Through the Rosa Parks Scholarship Foundation, established in 1980, more than 750 students from across Michigan have received more than $1.5 million in college scholarships.

In addition, the Rosa and Raymond Parks Institute, co-founded by Rosa Parks in 1987, has provided hundreds of young people with an opportunity to learn about the civil rights movement.

Rana Elmir, a 2000 graduate of Dearborn High School, began pursuing her dream of becoming a journalist as one of the recipients of a Rosa Parks Scholarship. That led to her work as an intern for several local papers.

Elmir, now 23, is director of programs and outreach for the American-Arab Anti-Discrimination Committee in Dearborn. The Wayne State University graduate said the scholarship gave her the confidence to pursue her career goals.

"It was the final piece that allowed everything else to fit together," Elmir said. "The Rosa Parks scholarship has given me opportunities that I might not have had otherwise. I was very honored and grateful."

The Rosa Parks Scholarship Foundation was established in 1980 by The Detroit News in partnership with Detroit Public Schools.

Each year, the program honors about 40 Michigan high school graduates. Applicants are evaluated on academic achievement, financial need, community involvement and an essay.

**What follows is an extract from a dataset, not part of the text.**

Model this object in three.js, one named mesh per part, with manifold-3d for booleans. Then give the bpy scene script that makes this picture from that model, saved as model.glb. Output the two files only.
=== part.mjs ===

After college graduation, many scholarship recipients have gone on to successful careers in law, journalism, education and medicine.

"To be a Rosa Parks Scholar, you can't be ordinary," said Rex K. Nelson, a foundation board member who is a pharmaceutical sales representative. "There is not one recipient that is not an exceptional person or student."

The program also has offered scholarships, funded by The Detroit News, to the Journalism Institute for Minorities at Wayne State University.

The institute's graduates have earned jobs at many major radio and television stations, newspapers and advertising firms. Greg Bowens, the former press secretary for former Detroit Mayor Dennis Archer, and Kimberly Trent, an aide to U.S. Sen. Debbie Stabenow, D-Lansing, are both graduates of the institute.

The Rosa and Raymond Parks Institute for Self Development, through its Pathways to Freedom program, has given hundreds of youths a chance to visit civil rights landmarks in the South each summer. It started in 1989.

"Young people have to understand history is a part of us all," Executive Director Anita Peek said. "It's something you have to learn. (Parks) was surprised to hear some young people didn't know anything about the civil rights movement. She always wanted an institute."

Pathways to Freedom, which operates year-round, has bus tours that follow the Underground Railroad and the migration of African-Americans from the South. Students also visit historically black colleges in Memphis, Tenn., and Jackson, Miss., and the Martin Luther King Jr. Nonviolence Center in Atlanta.

Peek said the program grew out of Parks' love for children.

"She always had a heart for young people," Peek said.